### Information shown
= = = = = = =

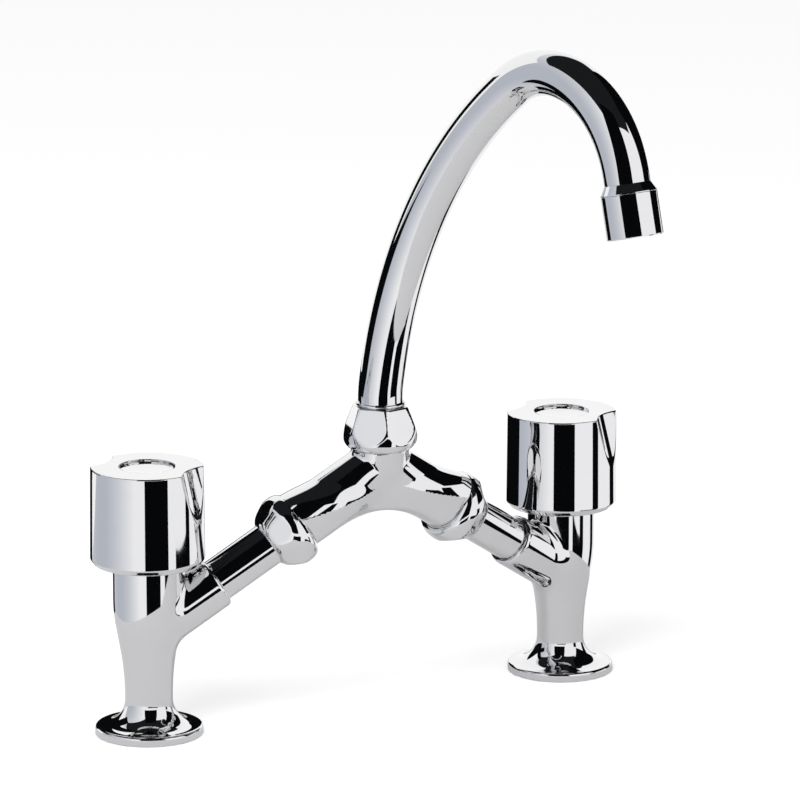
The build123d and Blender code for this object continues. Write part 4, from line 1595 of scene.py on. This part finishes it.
@dataclass
class Studio:
    """Pale floor, soft light, the dark and light cards round the tap, and the camera."""

    floor_colour: str = "#f4f4f5"
    floor_reach: float = 6.0
    floor_lift: float = 0.45
    table_radius: float = 0.22
    room_colours: tuple[str, str] = ("#f5f5f6", "#b9bdc6")
    room_heading: Spot = (-0.707, 0.707, 0.0)
    room_span: tuple[float, float] = (0.15, 0.95)
    room_strength: float = 1.15
    soft_strength: float = 0.5
    lamp_spot: Spot = (-0.9, -0.7, 1.5)
    lamp_aim: Spot = (0.0, 0.0, 0.1)
    lamp_size: float = 0.9
    lamp_power: float = 14.0
    lens: float = 298.95
    sensor_width: float = 36.0
    view_end: float = 50.0
    camera_spot: Spot = (-1.31537, -2.38638, 0.79134)
    camera_turn: Spot = (76.39, 0.0, -29.24)
    panels: tuple[Panel, ...] = (
        Panel("dark_front_low_panel", (-174.0, -581.0, -240.0), 510.0, 500.0, BLACK_CARD),
        Panel("dark_front_high_panel", (-268.0, -537.0, 650.0), 600.0, 1100.0, BLACK_CARD),
        Panel("dark_right_panel", (345.0, -260.0, -190.0), 90.0, 520.0, BLACK_CARD),
        Panel("dark_front_right_panel", (308.0, -394.0, -150.0), 315.0, 200.0, BLACK_CARD),
        Panel("dark_right_high_panel", (798.0, -49.0, 900.0), 1060.0, 1400.0, BLACK_CARD),
        Panel("dark_left_back_high_panel", (-104.0, 198.0, 199.0), 88.0, 262.0, DARK_CARD),
        Panel("dark_back_panel", (-21.0, 183.0, -170.0), 239.0, 560.0, DARK_CARD),
        Panel("dark_left_panel", (-180.0, 150.0, 125.0), 130.0, 90.0, DARK_CARD),
        Panel("dark_right_back_panel", (398.0, 35.0, 0.0), 100.0, 900.0, DARK_CARD),
        Panel("white_back_panel", (174.0, 985.0, 500.0), 2220.0, 1400.0, "#ffffff", strength=1.1),
        Panel("dark_overhead_panel", (0.0, -40.0, 1500.0), 2300.0, 2300.0, "#1d1e20", overhead=True),
    )

    def floor(self) -> None:
        """The floor: the camera sees all of it, and mirrors see a round table top."""
        mesh = bpy.data.meshes.new("studio_floor")
        corners = [(x * self.floor_reach, y * self.floor_reach, 0.0) for x, y in SQUARE]
        mesh.from_pydata(corners, [], [(0, 1, 2, 3)])
        material, tree = bare_material("matt_white_table")
        path = add_node(tree, "ShaderNodeLightPath").outputs
        matt = add_node(tree, "ShaderNodeBsdfDiffuse",
                        inputs={"Color": linear_colour(self.floor_colour)})
        clear = add_node(tree, "ShaderNodeBsdfTransparent")
        place = add_node(tree, "ShaderNodeTexCoord").outputs["Object"]
        reach = add_node(tree, "ShaderNodeVectorMath", {"operation": "LENGTH"},
                         {0: place}).outputs["Value"]
        beyond = add_node(tree, "ShaderNodeMath", {"operation": "GREATER_THAN"},
                          {0: reach, 1: self.table_radius}).outputs[0]
        gone = add_node(tree, "ShaderNodeMath", {"operation": "MULTIPLY"},
                        {0: beyond, 1: path["Is Glossy Ray"]}).outputs[0]
        lift = add_node(tree, "ShaderNodeMath", {"operation": "MULTIPLY"},
                        {0: path["Is Camera Ray"], 1: self.floor_lift}).outputs[0]
        glow = add_node(tree, "ShaderNodeEmission", inputs={"Color": WHITE, "Strength": lift})
        pale = add_node(tree, "ShaderNodeAddShader", inputs={0: matt.outputs[0], 1: glow.outputs[0]})
        top = add_node(tree, "ShaderNodeMixShader",
                       inputs={0: gone, 1: pale.outputs[0], 2: clear.outputs[0]})
        add_node(tree, "ShaderNodeOutputMaterial", inputs={"Surface": top.outputs[0]})
        mesh.materials.append(material)
        made = shown("studio_floor", mesh)

    def world(self) -> None:
        """White to the camera, soft white for light, and a room that greys to the back for mirrors."""
        world = bpy.data.worlds.new("soft_studio")
        bpy.context.scene.world = world
        world.use_nodes = True
        tree = world.node_tree
        tree.nodes.clear()
        path = add_node(tree, "ShaderNodeLightPath").outputs
        direction = add_node(tree, "ShaderNodeTexCoord").outputs["Generated"]
        toward = add_node(tree, "ShaderNodeVectorMath", {"operation": "DOT_PRODUCT"},
                          {0: direction, 1: self.room_heading}).outputs["Value"]
        share = add_node(tree, "ShaderNodeMapRange", inputs={
            "Value": toward,
            "From Min": self.room_span[0],
            "From Max": self.room_span[1],
        })
        room = add_node(tree, "ShaderNodeMix", {"data_type": "RGBA"}, {
            "Factor": share.outputs[0],
            6: linear_colour(self.room_colours[0]),
            7: linear_colour(self.room_colours[1]),
        }).outputs[2]
        mirrored, plain, behind = (
            add_node(tree, "ShaderNodeBackground", inputs={"Color": colour, "Strength": strength})
            for colour, strength in (
                (room, self.room_strength),
                (WHITE, self.soft_strength),
                (WHITE, 1.0),
            ))
        lit = add_node(tree, "ShaderNodeMixShader",
                       inputs={0: path["Is Glossy Ray"], 1: plain.outputs[0], 2: mirrored.outputs[0]})
        seen = add_node(tree, "ShaderNodeMixShader",
                        inputs={0: path["Is Camera Ray"], 1: lit.outputs[0], 2: behind.outputs[0]})
        add_node(tree, "ShaderNodeOutputWorld", inputs={"Surface": seen.outputs[0]})

    def lamp(self) -> None:
        """The square soft lamp that looks at the middle of the tap and that mirrors don't see."""
        light = bpy.data.lights.new("soft_key", "AREA")
        light.size = self.lamp_size
        light.energy = self.lamp_power
        made = shown("soft_key", light)
        place = Vector(self.lamp_spot)
        turn = (Vector(self.lamp_aim) - place).to_track_quat("-Z", "Y").to_matrix().to_4x4()
        made.matrix_world = Matrix.Translation(place) @ turn
        made.visible_glossy = False

    def camera(self) -> None:
        """The camera at the photograph's viewing angle."""
        lens = bpy.data.cameras.new("studio_camera")
        lens.lens = self.lens
        lens.sensor_width = self.sensor_width
        lens.clip_end = self.view_end
        made = shown("studio_camera", lens)
        made.location = self.camera_spot
        made.rotation_euler = [math.radians(angle) for angle in self.camera_turn]
        bpy.context.scene.camera = made

    def build(self) -> None:
        """Sets up everything that isn't the tap."""
        bpy.context.scene.view_settings.view_transform = "Standard"
        self.camera()
        self.floor()
        self.world()
        for panel in self.panels:
            panel.build()
        self.lamp()


def dress_inner_nodes(bench: Bench) -> None:
    """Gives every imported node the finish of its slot, which its packed material is named for.

    Args:
        bench: What the sub-assemblies share.
    """
    for node in bench.nodes.values():
        slot = node.data.materials[0].name
        node.data.materials.clear()
        node.data.materials.append(bench.finishes.for_slot(slot))


def main() -> None:
    logging.basicConfig(level=logging.INFO, format="%(message)s")
    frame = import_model()
    bench = Bench(frame["nodes"], FinishSet.build())
    dress_inner_nodes(bench)
    layout = Layout()
    Bridge(layout).build(bench)
    Spout(layout).build(bench)
    pillar, knob = Pillar(layout), Knob(layout)
    for side in Side:
        pillar.build(bench, side)
        knob.build(bench, side)
    Studio().build()
    LOG.info("%d pieces made", len(bench.made))


if __name__ == "__main__":
    main()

= = = = = = =

### Task to complete
Word for word, quote all of the data above.

### The solution
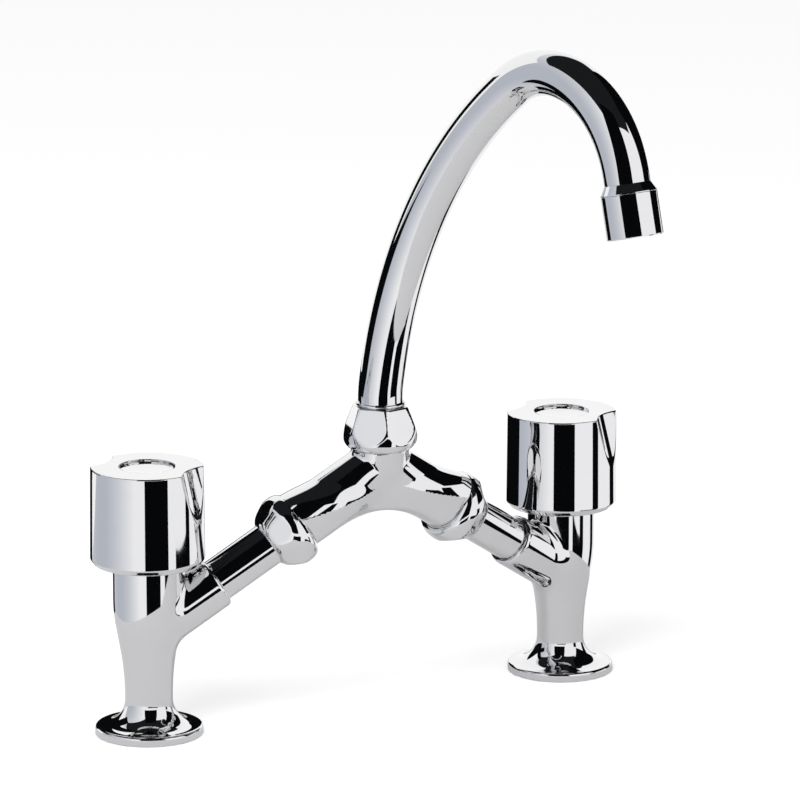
The build123d and Blender code for this object continues. Write part 4, from line 1595 of scene.py on. This part finishes it.
@dataclass
class Studio:
    """Pale floor, soft light, the dark and light cards round the tap, and the camera."""

    floor_colour: str = "#f4f4f5"
    floor_reach: float = 6.0
    floor_lift: float = 0.45
    table_radius: float = 0.22
    room_colours: tuple[str, str] = ("#f5f5f6", "#b9bdc6")
    room_heading: Spot = (-0.707, 0.707, 0.0)
    room_span: tuple[float, float] = (0.15, 0.95)
    room_strength: float = 1.15
    soft_strength: float = 0.5
    lamp_spot: Spot = (-0.9, -0.7, 1.5)
    lamp_aim: Spot = (0.0, 0.0, 0.1)
    lamp_size: float = 0.9
    lamp_power: float = 14.0
    lens: float = 298.95
    sensor_width: float = 36.0
    view_end: float = 50.0
    camera_spot: Spot = (-1.31537, -2.38638, 0.79134)
    camera_turn: Spot = (76.39, 0.0, -29.24)
    panels: tuple[Panel, ...] = (
        Panel("dark_front_low_panel", (-174.0, -581.0, -240.0), 510.0, 500.0, BLACK_CARD),
        Panel("dark_front_high_panel", (-268.0, -537.0, 650.0), 600.0, 1100.0, BLACK_CARD),
        Panel("dark_right_panel", (345.0, -260.0, -190.0), 90.0, 520.0, BLACK_CARD),
        Panel("dark_front_right_panel", (308.0, -394.0, -150.0), 315.0, 200.0, BLACK_CARD),
        Panel("dark_right_high_panel", (798.0, -49.0, 900.0), 1060.0, 1400.0, BLACK_CARD),
        Panel("dark_left_back_high_panel", (-104.0, 198.0, 199.0), 88.0, 262.0, DARK_CARD),
        Panel("dark_back_panel", (-21.0, 183.0, -170.0), 239.0, 560.0, DARK_CARD),
        Panel("dark_left_panel", (-180.0, 150.0, 125.0), 130.0, 90.0, DARK_CARD),
        Panel("dark_right_back_panel", (398.0, 35.0, 0.0), 100.0, 900.0, DARK_CARD),
        Panel("white_back_panel", (174.0, 985.0, 500.0), 2220.0, 1400.0, "#ffffff", strength=1.1),
        Panel("dark_overhead_panel", (0.0, -40.0, 1500.0), 2300.0, 2300.0, "#1d1e20", overhead=True),
    )

    def floor(self) -> None:
        """The floor: the camera sees all of it, and mirrors see a round table top."""
        mesh = bpy.data.meshes.new("studio_floor")
        corners = [(x * self.floor_reach, y * self.floor_reach, 0.0) for x, y in SQUARE]
        mesh.from_pydata(corners, [], [(0, 1, 2, 3)])
        material, tree = bare_material("matt_white_table")
        path = add_node(tree, "ShaderNodeLightPath").outputs
        matt = add_node(tree, "ShaderNodeBsdfDiffuse",
                        inputs={"Color": linear_colour(self.floor_colour)})
        clear = add_node(tree, "ShaderNodeBsdfTransparent")
        place = add_node(tree, "ShaderNodeTexCoord").outputs["Object"]
        reach = add_node(tree, "ShaderNodeVectorMath", {"operation": "LENGTH"},
                         {0: place}).outputs["Value"]
        beyond = add_node(tree, "ShaderNodeMath", {"operation": "GREATER_THAN"},
                          {0: reach, 1: self.table_radius}).outputs[0]
        gone = add_node(tree, "ShaderNodeMath", {"operation": "MULTIPLY"},
                        {0: beyond, 1: path["Is Glossy Ray"]}).outputs[0]
        lift = add_node(tree, "ShaderNodeMath", {"operation": "MULTIPLY"},
                        {0: path["Is Camera Ray"], 1: self.floor_lift}).outputs[0]
        glow = add_node(tree, "ShaderNodeEmission", inputs={"Color": WHITE, "Strength": lift})
        pale = add_node(tree, "ShaderNodeAddShader", inputs={0: matt.outputs[0], 1: glow.outputs[0]})
        top = add_node(tree, "ShaderNodeMixShader",
                       inputs={0: gone, 1: pale.outputs[0], 2: clear.outputs[0]})
        add_node(tree, "ShaderNodeOutputMaterial", inputs={"Surface": top.outputs[0]})
        mesh.materials.append(material)
        made = shown("studio_floor", mesh)

    def world(self) -> None:
        """White to the camera, soft white for light, and a room that greys to the back for mirrors."""
        world = bpy.data.worlds.new("soft_studio")
        bpy.context.scene.world = world
        world.use_nodes = True
        tree = world.node_tree
        tree.nodes.clear()
        path = add_node(tree, "ShaderNodeLightPath").outputs
        direction = add_node(tree, "ShaderNodeTexCoord").outputs["Generated"]
        toward = add_node(tree, "ShaderNodeVectorMath", {"operation": "DOT_PRODUCT"},
                          {0: direction, 1: self.room_heading}).outputs["Value"]
        share = add_node(tree, "ShaderNodeMapRange", inputs={
            "Value": toward,
            "From Min": self.room_span[0],
            "From Max": self.room_span[1],
        })
        room = add_node(tree, "ShaderNodeMix", {"data_type": "RGBA"}, {
            "Factor": share.outputs[0],
            6: linear_colour(self.room_colours[0]),
            7: linear_colour(self.room_colours[1]),
        }).outputs[2]
        mirrored, plain, behind = (
            add_node(tree, "ShaderNodeBackground", inputs={"Color": colour, "Strength": strength})
            for colour, strength in (
                (room, self.room_strength),
                (WHITE, self.soft_strength),
                (WHITE, 1.0),
            ))
        lit = add_node(tree, "ShaderNodeMixShader",
                       inputs={0: path["Is Glossy Ray"], 1: plain.outputs[0], 2: mirrored.outputs[0]})
        seen = add_node(tree, "ShaderNodeMixShader",
                        inputs={0: path["Is Camera Ray"], 1: lit.outputs[0], 2: behind.outputs[0]})
        add_node(tree, "ShaderNodeOutputWorld", inputs={"Surface": seen.outputs[0]})

    def lamp(self) -> None:
        """The square soft lamp that looks at the middle of the tap and that mirrors don't see."""
        light = bpy.data.lights.new("soft_key", "AREA")
        light.size = self.lamp_size
        light.energy = self.lamp_power
        made = shown("soft_key", light)
        place = Vector(self.lamp_spot)
        turn = (Vector(self.lamp_aim) - place).to_track_quat("-Z", "Y").to_matrix().to_4x4()
        made.matrix_world = Matrix.Translation(place) @ turn
        made.visible_glossy = False

    def camera(self) -> None:
        """The camera at the photograph's viewing angle."""
        lens = bpy.data.cameras.new("studio_camera")
        lens.lens = self.lens
        lens.sensor_width = self.sensor_width
        lens.clip_end = self.view_end
        made = shown("studio_camera", lens)
        made.location = self.camera_spot
        made.rotation_euler = [math.radians(angle) for angle in self.camera_turn]
        bpy.context.scene.camera = made

    def build(self) -> None:
        """Sets up everything that isn't the tap."""
        bpy.context.scene.view_settings.view_transform = "Standard"
        self.camera()
        self.floor()
        self.world()
        for panel in self.panels:
            panel.build()
        self.lamp()


def dress_inner_nodes(bench: Bench) -> None:
    """Gives every imported node the finish of its slot, which its packed material is named for.

    Args:
        bench: What the sub-assemblies share.
    """
    for node in bench.nodes.values():
        slot = node.data.materials[0].name
        node.data.materials.clear()
        node.data.materials.append(bench.finishes.for_slot(slot))


def main() -> None:
    logging.basicConfig(level=logging.INFO, format="%(message)s")
    frame = import_model()
    bench = Bench(frame["nodes"], FinishSet.build())
    dress_inner_nodes(bench)
    layout = Layout()
    Bridge(layout).build(bench)
    Spout(layout).build(bench)
    pillar, knob = Pillar(layout), Knob(layout)
    for side in Side:
        pillar.build(bench, side)
        knob.build(bench, side)
    Studio().build()
    LOG.info("%d pieces made", len(bench.made))


if __name__ == "__main__":
    main()